COLLECTED MATERIAL —
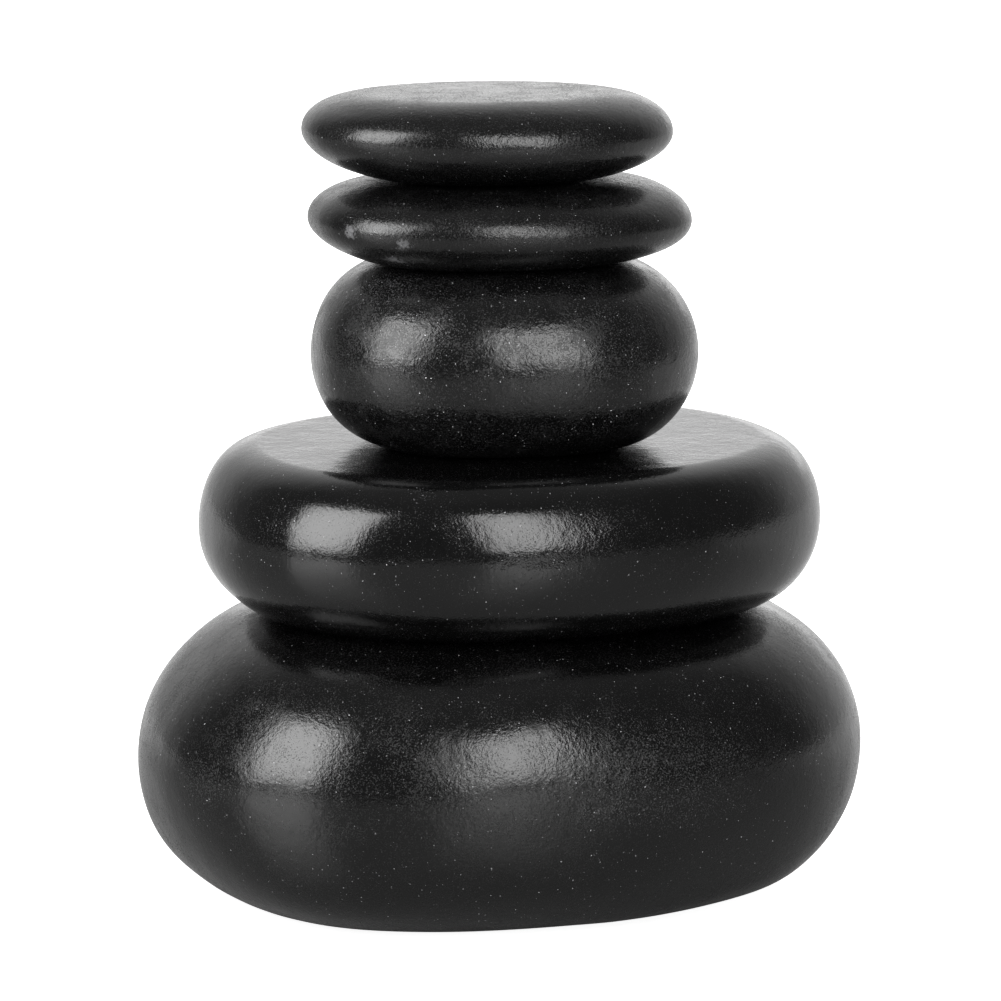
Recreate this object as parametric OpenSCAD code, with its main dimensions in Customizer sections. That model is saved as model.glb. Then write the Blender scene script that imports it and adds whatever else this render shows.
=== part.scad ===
// A pile of five polished basalt massage stones, each one resting loose on the stone below.
// Lengths are millimetres. +Z is up, +X is to the right and -Y is the front of the pile.
// The underside of the base stone lies on Z = 0 and the base stone's outline is centred on X = Y = 0.
// Each stone is a closed pebble: an oval plan outline carried up through a rounded section,
// with a small level flat underneath and on top where the stones meet.

/* [All stones] */
// Fullness of the flank below the widest rim, where 2 is a plain ellipse
under_power = 2.2; // [1.8:0.05:3]
// Fullness of the shoulder above the widest rim, where 2 is a plain ellipse
shoulder_power = 2.15; // [1.8:0.05:3]
// Flat steps around each stone
around_steps = 60; // [32:4:64]
// Flat steps up the section of each stone
section_steps = 24; // [16:2:28]

/* [Base stone] */
// Length of the base stone along its long axis
base_length = 80; // [76:0.5:90]
// Width of the base stone across its long axis
base_width = 63.5; // [56:0.5:70]
// Thickness of the base stone
base_thickness = 31.6; // [24:0.1:36]
// Squareness of the base stone's plan outline, where 2 is a plain ellipse
base_plan_power = 2.35; // [2:0.05:3]
// Turn of the base stone's long axis about the vertical, in degrees
base_turn = 18; // [-30:1:30]
// Bluntness of one end against the other, as a share of the length
base_blunt = 0.01; // [-0.05:0.005:0.05]
// Share of the outline taken by the flat underneath
base_under_flat = 0.64; // [0.4:0.01:0.7]
// Share of the outline taken by the flat on top
base_top_flat = 0.56; // [0.4:0.01:0.7]
// Height of the widest rim above the middle of the thickness
base_rim_rise = -0.7; // [-3:0.1:3]
// Extra height of the rim on the right, and as much less on the left
base_rim_lean = 0.4; // [-1:0.1:1]

/* [Broad stone] */
// Length of the broad stone along its long axis
broad_length = 68.8; // [60:0.1:74]
// Width of the broad stone across its long axis
broad_width = 55.4; // [48:0.1:60]
// Thickness of the broad stone
broad_thickness = 17.9; // [14:0.1:22]
// Squareness of the broad stone's plan outline, where 2 is a plain ellipse
broad_plan_power = 2.25; // [2:0.05:3]
// Turn of the broad stone's long axis about the vertical, in degrees
broad_turn = 18; // [-30:1:30]
// Bluntness of one end against the other, as a share of the length
broad_blunt = 0; // [-0.05:0.005:0.05]
// Share of the outline taken by the flat underneath
broad_under_flat = 0.74; // [0.4:0.01:0.8]
// Share of the outline taken by the flat on top
broad_top_flat = 0.82; // [0.4:0.01:0.85]
// Height of the widest rim above the middle of the thickness
broad_rim_rise = 0.1; // [-2:0.1:2]
// Extra height of the rim on the right, and as much less on the left
broad_rim_lean = 0.2; // [-1:0.1:1]
// How far right of the base stone's middle the broad stone sits
broad_right = 1; // [-4:0.1:4]
// How far behind the base stone's middle the broad stone sits
broad_back = 0.5; // [-2:0.1:2]

/* [Round stone] */
// Length of the round stone along its long axis
round_length = 42.2; // [38:0.1:48]
// Width of the round stone across its long axis
round_width = 35.9; // [33:0.1:42]
// Thickness of the round stone
round_thickness = 20.3; // [16:0.1:24]
// Squareness of the round stone's plan outline, where 2 is a plain ellipse
round_plan_power = 2.4; // [2:0.05:3]
// Turn of the round stone's long axis about the vertical, in degrees
round_turn = 7; // [-30:1:30]
// Bluntness of one end against the other, as a share of the length
round_blunt = 0.025; // [-0.05:0.005:0.05]
// Share of the outline taken by the flat underneath
round_under_flat = 0.5; // [0.4:0.01:0.7]
// Share of the outline taken by the flat on top
round_top_flat = 0.56; // [0.4:0.01:0.7]
// Height of the widest rim above the middle of the thickness
round_rim_rise = -0.3; // [-2:0.1:2]
// Extra height of the rim on the right, and as much less on the left
round_rim_lean = 0.2; // [-1:0.1:1]
// How far right of the base stone's middle the round stone sits
round_right = 0.4; // [-4:0.1:4]
// How far behind the base stone's middle the round stone sits
round_back = -0.4; // [-4:0.1:4]

/* [Thin stone] */
// Length of the thin stone along its long axis
thin_length = 42; // [38:0.1:48]
// Width of the thin stone across its long axis
thin_width = 32.6; // [30:0.1:40]
// Thickness of the thin stone
thin_thickness = 8.8; // [7:0.1:12]
// Squareness of the thin stone's plan outline, where 2 is a plain ellipse
thin_plan_power = 2.3; // [2:0.05:3]
// Turn of the thin stone's long axis about the vertical, in degrees
thin_turn = 10; // [-30:1:30]
// Bluntness of one end against the other, as a share of the length
thin_blunt = 0.01; // [-0.05:0.005:0.05]
// Share of the outline taken by the flat underneath
thin_under_flat = 0.48; // [0.4:0.01:0.7]
// Share of the outline taken by the flat on top
thin_top_flat = 0.59; // [0.35:0.01:0.7]
// Height of the widest rim above the middle of the thickness
thin_rim_rise = 0.1; // [-1:0.1:1]
// Extra height of the rim on the right, and as much less on the left
thin_rim_lean = -0.2; // [-0.5:0.1:0.5]
// How far right of the base stone's middle the thin stone sits
thin_right = -0.1; // [-4:0.1:4]
// How far behind the base stone's middle the thin stone sits
thin_back = -0.6; // [-4:0.1:4]

/* [Top stone] */
// Length of the top stone along its long axis
top_length = 40.7; // [36:0.1:46]
// Width of the top stone across its long axis
top_width = 30.8; // [28:0.1:38]
// Thickness of the top stone
top_thickness = 9.4; // [7:0.1:12]
// Squareness of the top stone's plan outline, where 2 is a plain ellipse
top_plan_power = 2.2; // [2:0.05:3]
// Turn of the top stone's long axis about the vertical, in degrees
top_turn = 7; // [-30:1:30]
// Bluntness of one end against the other, as a share of the length
top_blunt = -0.01; // [-0.05:0.005:0.05]
// Share of the outline taken by the flat underneath
top_under_flat = 0.38; // [0.35:0.01:0.7]
// Share of the outline taken by the flat on top
top_top_flat = 0.58; // [0.35:0.01:0.7]
// Height of the widest rim above the middle of the thickness
top_rim_rise = 0.5; // [-1:0.1:1]
// Extra height of the rim on the right, and as much less on the left
top_rim_lean = -0.2; // [-0.5:0.1:0.5]
// How far right of the base stone's middle the top stone sits
top_right = -1.4; // [-4:0.1:4]
// How far behind the base stone's middle the top stone sits
top_back = 0.5; // [-4:0.1:4]

/* [Hidden] */
// Resting heights: each stone sits on the flat top of the one below.
broad_rest = base_thickness;
round_rest = broad_rest + broad_thickness;
thin_rest = round_rest + round_thickness;
top_rest = thin_rest + thin_thickness;

// Skin taken off the top and bottom of each pebble, which leaves its two flats truly level.
level_skin = 0.02;

// Greys of polished basalt, a little different from stone to stone.
base_grey = [0.11, 0.11, 0.12];
broad_grey = [0.08, 0.08, 0.09];
round_grey = [0.12, 0.12, 0.12];
thin_grey = [0.1, 0.1, 0.11];
top_grey = [0.13, 0.13, 0.14];

// How far a plan outline reaches from its centre in the direction "angle".
function plan_reach(angle, length, width, plan_power, turn, blunt) =
    let (
        along = cos(angle - turn),
        across = sin(angle - turn),
        oval = pow(2 * abs(along) / length, plan_power) + pow(2 * abs(across) / width, plan_power)
    )
    pow(oval, -1 / plan_power) * (1 + blunt * along);

// Share of the plan outline reached at the section angle "tilt", from -90 at the bottom to 90 at the top.
function section_share(tilt, under_flat, top_flat) =
    let (
        flat = tilt < 0 ? under_flat : top_flat,
        fullness = tilt < 0 ? under_power : shoulder_power
    )
    flat + (1 - flat) * pow(max(0, cos(tilt)), 2 / fullness);

// Middle of the box around a plan outline.
function box_middle(outline) =
    let (
        xs = [for (p = outline) p[0]],
        ys = [for (p = outline) p[1]]
    )
    [(min(xs) + max(xs)) / 2, (min(ys) + max(ys)) / 2];

// One pebble with its lower flat on Z = 0 and the box around its outline centred on X = Y = 0.
module pebble(
    length, width, thickness, plan_power, turn, blunt,
    under_flat, top_flat, rim_rise, rim_lean
) {
    angles = [for (i = [0:around_steps - 1]) 360 * i / around_steps];
    tilts = [for (j = [0:section_steps]) 180 * j / section_steps - 90];
    outline = [
        for (a = angles)
            plan_reach(a, length, width, plan_power, turn, blunt) * [cos(a), sin(a)]
    ];
    middle = box_middle(outline);
    half_height = thickness / 2 + level_skin;
    points = [
        for (t = tilts)
            let (share = section_share(t, under_flat, top_flat))
            for (i = [0:around_steps - 1])
                [
                    outline[i][0] * share - middle[0],
                    outline[i][1] * share - middle[1],
                    thickness / 2 + half_height * sin(t)
                        + (rim_rise + rim_lean * cos(angles[i])) * pow(cos(t), 2)
                ]
    ];
    flanks = [
        for (j = [0:section_steps - 1])
            for (i = [0:around_steps - 1])
                let (
                    next = (i + 1) % around_steps,
                    low = j * around_steps,
                    high = low + around_steps
                )
                each [
                    [low + i, high + i, high + next],
                    [low + i, high + next, low + next]
                ]
    ];
    bottom = [for (i = [0:around_steps - 1]) i];
    top = [for (i = [0:around_steps - 1]) section_steps * around_steps + around_steps - 1 - i];
    intersection() {
        polyhedron(points = points, faces = concat(flanks, [bottom], [top]), convexity = 2);
        translate([-length, -length, 0])
            cube([2 * length, 2 * length, thickness]);
    }
}

module base_stone() {
    color(base_grey)
        pebble(
            base_length, base_width, base_thickness, base_plan_power, base_turn, base_blunt,
            base_under_flat, base_top_flat, base_rim_rise, base_rim_lean
        );
}

module broad_stone() {
    color(broad_grey)
        translate([broad_right, broad_back, broad_rest])
            pebble(
                broad_length, broad_width, broad_thickness, broad_plan_power, broad_turn, broad_blunt,
                broad_under_flat, broad_top_flat, broad_rim_rise, broad_rim_lean
            );
}

module round_stone() {
    color(round_grey)
        translate([round_right, round_back, round_rest])
            pebble(
                round_length, round_width, round_thickness, round_plan_power, round_turn, round_blunt,
                round_under_flat, round_top_flat, round_rim_rise, round_rim_lean
            );
}

module thin_stone() {
    color(thin_grey)
        translate([thin_right, thin_back, thin_rest])
            pebble(
                thin_length, thin_width, thin_thickness, thin_plan_power, thin_turn, thin_blunt,
                thin_under_flat, thin_top_flat, thin_rim_rise, thin_rim_lean
            );
}

module top_stone() {
    color(top_grey)
        translate([top_right, top_back, top_rest])
            pebble(
                top_length, top_width, top_thickness, top_plan_power, top_turn, top_blunt,
                top_under_flat, top_top_flat, top_rim_rise, top_rim_lean
            );
}

base_stone();
broad_stone();
round_stone();
thin_stone();
top_stone();
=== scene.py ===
import math

import bpy
import numpy as np
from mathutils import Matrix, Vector


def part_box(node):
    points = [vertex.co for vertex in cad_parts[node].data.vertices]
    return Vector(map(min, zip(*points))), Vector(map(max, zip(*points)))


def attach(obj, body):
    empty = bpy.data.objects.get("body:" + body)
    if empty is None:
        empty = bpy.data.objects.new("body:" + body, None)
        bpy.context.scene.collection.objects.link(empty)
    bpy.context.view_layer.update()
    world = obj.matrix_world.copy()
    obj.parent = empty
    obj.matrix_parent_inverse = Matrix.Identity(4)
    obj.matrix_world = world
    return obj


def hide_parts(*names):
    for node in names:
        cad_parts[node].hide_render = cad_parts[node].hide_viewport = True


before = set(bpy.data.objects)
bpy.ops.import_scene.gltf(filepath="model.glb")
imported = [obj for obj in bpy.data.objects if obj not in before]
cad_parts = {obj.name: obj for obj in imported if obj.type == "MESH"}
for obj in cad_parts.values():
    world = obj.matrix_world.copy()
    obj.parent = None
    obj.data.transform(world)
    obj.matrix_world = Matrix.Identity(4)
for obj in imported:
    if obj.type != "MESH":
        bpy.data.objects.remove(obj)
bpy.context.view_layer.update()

# The frame is in metres. Stone sizes, marks and material scales are in millimetres below.
MM = 0.001

# ---------------------------------------------------------------- stones
# The same pebble rule as the CAD model, in millimetres and degrees. Where each stone lies
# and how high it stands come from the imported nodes' boxes. around and up: mesh steps;
# uneven: height of the hand-worn unevenness, drawn from seed.
UNDER_POWER = 2.2
SHOULDER_POWER = 2.15
STONES = {
    "base_stone": dict(
        body="base", slot="base_basalt", length=80, width=63.5, plan_power=2.35, turn=18,
        blunt=0.01, under_flat=0.64, top_flat=0.56, rim_rise=-0.7, rim_lean=0.4,
        around=448, up=190, seed=317, uneven=0.13,
    ),
    "broad_stone": dict(
        body="broad", slot="broad_basalt", length=68.8, width=55.4, plan_power=2.25, turn=18,
        blunt=0, under_flat=0.74, top_flat=0.82, front_wear=0.03, rim_rise=0.1, rim_lean=0.2,
        around=420, up=150, seed=188, uneven=0.09,
    ),
    "round_stone": dict(
        body="round", slot="round_basalt", length=42.2, width=35.9, plan_power=2.4, turn=7,
        blunt=0.025, under_flat=0.5, top_flat=0.56, rim_rise=-0.3, rim_lean=0.2,
        around=340, up=160, seed=14, uneven=0.09,
    ),
    "thin_stone": dict(
        body="thin", slot="thin_basalt", length=42, width=32.6, plan_power=2.3, turn=10,
        blunt=0.01, under_flat=0.48, top_flat=0.59, rim_rise=0.1, rim_lean=-0.2,
        around=340, up=110, seed=67, uneven=0.11,
    ),
    "top_stone": dict(
        body="top", slot="top_basalt", length=40.7, width=30.8, plan_power=2.2, turn=7,
        blunt=-0.01, under_flat=0.38, top_flat=0.58, rim_rise=0.5, rim_lean=-0.2,
        around=340, up=110, seed=262, uneven=0.09,
    ),
}
CAP_RINGS = 14
# the front wear stays close to the edge of the top face
WEAR_POWER = 16
# shortest wave, longest wave and number of waves of the two layers of unevenness
LONG_WAVES = (14, 30, 26)
SHORT_WAVES = (4, 9, 30)
SHORT_HEIGHT = 0.007
# the unevenness fades out over this height towards the flats where stones touch
CONTACT_FADE = 1.2
# how far below the surface a mark still counts
MARK_REACH = 3


def plan_reach(angle, s):
    """How far the plan outline reaches from its centre in each direction, in millimetres."""
    along = np.cos(angle - math.radians(s["turn"]))
    across = np.sin(angle - math.radians(s["turn"]))
    oval = (
        np.abs(2 * along / s["length"]) ** s["plan_power"]
        + np.abs(2 * across / s["width"]) ** s["plan_power"]
    )
    return oval ** (-1 / s["plan_power"]) * (1 + s["blunt"] * along)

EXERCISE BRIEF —
Up to and including the line with "base_rim_lean = 0.4; // [-1:0.1:1]", repeat the data exactly, starting from its first line; nothing else belongs in the response.

RIGHT ANSWER —
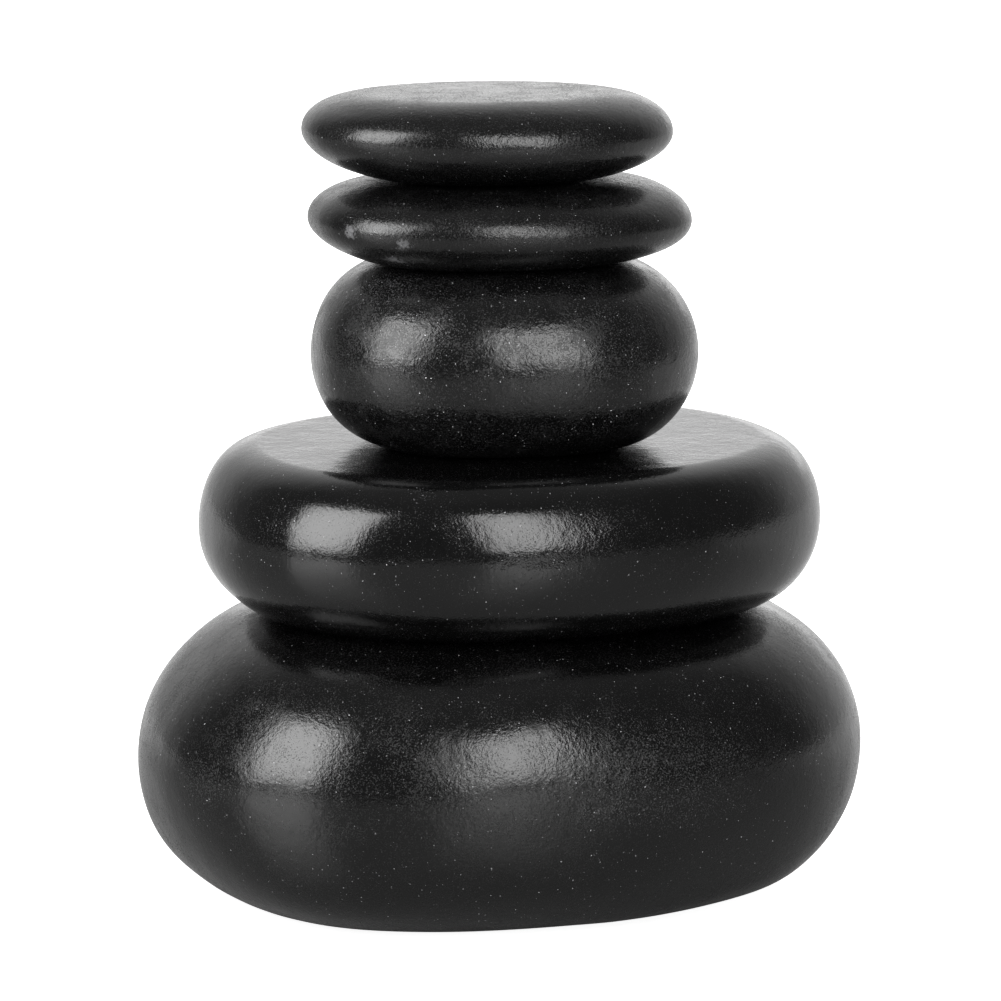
Recreate this object as parametric OpenSCAD code, with its main dimensions in Customizer sections. That model is saved as model.glb. Then write the Blender scene script that imports it and adds whatever else this render shows.
=== part.scad ===
// A pile of five polished basalt massage stones, each one resting loose on the stone below.
// Lengths are millimetres. +Z is up, +X is to the right and -Y is the front of the pile.
// The underside of the base stone lies on Z = 0 and the base stone's outline is centred on X = Y = 0.
// Each stone is a closed pebble: an oval plan outline carried up through a rounded section,
// with a small level flat underneath and on top where the stones meet.

/* [All stones] */
// Fullness of the flank below the widest rim, where 2 is a plain ellipse
under_power = 2.2; // [1.8:0.05:3]
// Fullness of the shoulder above the widest rim, where 2 is a plain ellipse
shoulder_power = 2.15; // [1.8:0.05:3]
// Flat steps around each stone
around_steps = 60; // [32:4:64]
// Flat steps up the section of each stone
section_steps = 24; // [16:2:28]

/* [Base stone] */
// Length of the base stone along its long axis
base_length = 80; // [76:0.5:90]
// Width of the base stone across its long axis
base_width = 63.5; // [56:0.5:70]
// Thickness of the base stone
base_thickness = 31.6; // [24:0.1:36]
// Squareness of the base stone's plan outline, where 2 is a plain ellipse
base_plan_power = 2.35; // [2:0.05:3]
// Turn of the base stone's long axis about the vertical, in degrees
base_turn = 18; // [-30:1:30]
// Bluntness of one end against the other, as a share of the length
base_blunt = 0.01; // [-0.05:0.005:0.05]
// Share of the outline taken by the flat underneath
base_under_flat = 0.64; // [0.4:0.01:0.7]
// Share of the outline taken by the flat on top
base_top_flat = 0.56; // [0.4:0.01:0.7]
// Height of the widest rim above the middle of the thickness
base_rim_rise = -0.7; // [-3:0.1:3]
// Extra height of the rim on the right, and as much less on the left
base_rim_lean = 0.4; // [-1:0.1:1]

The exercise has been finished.